Data section:
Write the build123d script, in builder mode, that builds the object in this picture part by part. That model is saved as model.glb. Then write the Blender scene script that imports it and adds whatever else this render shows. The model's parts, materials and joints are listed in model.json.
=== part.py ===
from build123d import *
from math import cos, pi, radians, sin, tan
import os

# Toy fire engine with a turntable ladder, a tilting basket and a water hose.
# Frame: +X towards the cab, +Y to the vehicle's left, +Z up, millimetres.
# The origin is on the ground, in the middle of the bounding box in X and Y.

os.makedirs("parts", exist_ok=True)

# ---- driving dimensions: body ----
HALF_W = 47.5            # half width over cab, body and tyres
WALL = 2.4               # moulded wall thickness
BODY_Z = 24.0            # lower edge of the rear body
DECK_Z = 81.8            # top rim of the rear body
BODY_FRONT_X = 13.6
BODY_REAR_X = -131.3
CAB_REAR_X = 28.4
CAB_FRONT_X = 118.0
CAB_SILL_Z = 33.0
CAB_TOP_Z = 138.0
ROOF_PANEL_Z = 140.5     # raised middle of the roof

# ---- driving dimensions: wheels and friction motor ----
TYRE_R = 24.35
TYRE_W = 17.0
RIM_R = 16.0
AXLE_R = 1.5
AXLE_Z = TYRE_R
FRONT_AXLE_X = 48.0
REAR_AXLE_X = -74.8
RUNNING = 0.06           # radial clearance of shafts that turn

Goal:
Retype the data in full and match it exactly.

Task answer:
Write the build123d script, in builder mode, that builds the object in this picture part by part. That model is saved as model.glb. Then write the Blender scene script that imports it and adds whatever else this render shows. The model's parts, materials and joints are listed in model.json.
=== part.py ===
from build123d import *
from math import cos, pi, radians, sin, tan
import os

# Toy fire engine with a turntable ladder, a tilting basket and a water hose.
# Frame: +X towards the cab, +Y to the vehicle's left, +Z up, millimetres.
# The origin is on the ground, in the middle of the bounding box in X and Y.

os.makedirs("parts", exist_ok=True)

# ---- driving dimensions: body ----
HALF_W = 47.5            # half width over cab, body and tyres
WALL = 2.4               # moulded wall thickness
BODY_Z = 24.0            # lower edge of the rear body
DECK_Z = 81.8            # top rim of the rear body
BODY_FRONT_X = 13.6
BODY_REAR_X = -131.3
CAB_REAR_X = 28.4
CAB_FRONT_X = 118.0
CAB_SILL_Z = 33.0
CAB_TOP_Z = 138.0
ROOF_PANEL_Z = 140.5     # raised middle of the roof

# ---- driving dimensions: wheels and friction motor ----
TYRE_R = 24.35
TYRE_W = 17.0
RIM_R = 16.0
AXLE_R = 1.5
AXLE_Z = TYRE_R
FRONT_AXLE_X = 48.0
REAR_AXLE_X = -74.8
RUNNING = 0.06           # radial clearance of shafts that turn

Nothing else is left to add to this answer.